### AVAILABLE DATA ###

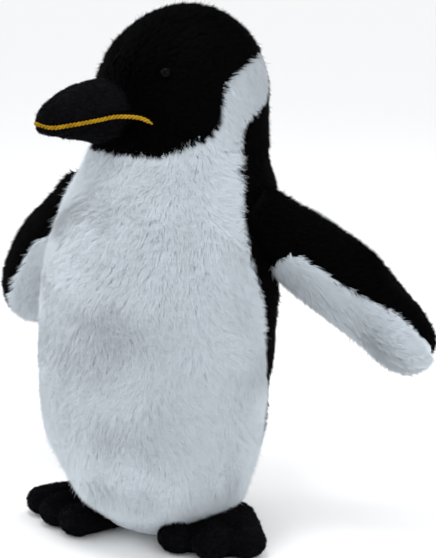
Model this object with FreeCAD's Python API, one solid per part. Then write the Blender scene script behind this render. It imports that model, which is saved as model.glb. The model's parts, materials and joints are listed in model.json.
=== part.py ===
import FreeCAD, Part
import math
import os

# Plush penguin, millimetres. It faces -Y, its own left is +X and it stands on z = 0.
# The origin is the middle of the flat base under the body.
# The head is sewn on turned towards the penguin's right, so the skin twists through the neck.

V = FreeCAD.Vector
os.makedirs("parts", exist_ok=True)

# ---- driving dimensions ----
PILE_PANEL = 4.0        # pile fabric: backing and combed-down pile
FLEECE = 2.4            # short-nap fleece of the beak and the feet
SEAM_GAP = 0.4          # between neighbouring panels
FILLING_GAP = 1.6       # between a skin and its filling
RING_STEP = 6.0         # height between the rings a body form is lofted through
CLEAR_STEP = 12.0       # and between those of a form that only clears a space
HEAD_STEP = 9.0
RING_POINTS = 36
CAST_STEPS = 44         # halvings when a ray is followed out to the skin
CROWN_Z = 388.0         # top of the head
NECK_Z = 290.0          # the seam that joins the head to the body
DOME_Z = 322.0          # widest level of the head, where its rounded top begins
DOME_BULGE = 2.0
DOME_ROUND = 0.5
DOME_LEAN = 8.0         # how far the crown lies behind the head's centre
HEAD_TURN = 35.0        # the head's turn to the penguin's right
TWIST_START_Z = 245.0   # the neck begins to turn here and has turned fully at DOME_Z

# The body and neck as ellipses: height, shift to the back, half depth, half width.
SECTIONS = (
    (0.0, 2.0, 36.0, 40.0), (6.0, -1.0, 43.5, 47.5), (14.0, -4.0, 50.0, 53.5),
    (36.0, -11.0, 59.5, 64.5), (75.0, -18.0, 72.0, 79.0), (106.0, -19.0, 76.0, 83.0),
    (141.0, -15.0, 78.0, 86.0), (170.0, -12.0, 78.0, 86.5), (207.0, -6.0, 76.0, 85.0),
    (241.0, 5.0, 71.0, 80.0), (262.0, 13.0, 65.0, 74.0), (280.0, 18.0, 63.0, 66.0),
    (300.0, 21.0, 63.0, 60.5),
    (DOME_Z, 22.0, 63.0, 57.0),
)

NAPE_TOP_Z = 358.0

# Seams as (angle round from the front in degrees, height), on the left side. The right mirrors them.
SIDE_SEAM = ((98.0, 3.5), (110.0, 36.0), (110.0, 80.0), (105.0, 120.0), (95.0, 151.0), (86.0, 190.0),
             (79.0, 212.0), (70.5, 235.0), (67.5, 250.0), (74.0, 264.0), (83.0, 280.0),
             (95.0, NECK_Z))
HOOD_SEAM = ((38.0, NECK_Z), (50.0, 293.0), (64.0, 296.5), (83.0, 304.5), (94.0, 317.0),
             (96.0, 333.0), (107.0, 346.0), (128.0, 354.0), (149.0, NAPE_TOP_Z))
NAPE_SEAM = ((95.0, NECK_Z), (105.0, 302.0), (118.0, 312.5), (138.0, 320.0),
             (153.0, 332.0), (158.0, NAPE_TOP_Z))
GUSSET_HALF = 19.0      # half width of the strip over the crown
CHIN_TOP_Z = 302.0      # the chin piece ends under the beak
BROW_ANGLE = 8.0        # the crown strip starts this far above the head's centre, over the beak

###

■ STATED TASK
State how many lines of the data include the word "behind", with nothing else.

■ WORKED SOLUTION
2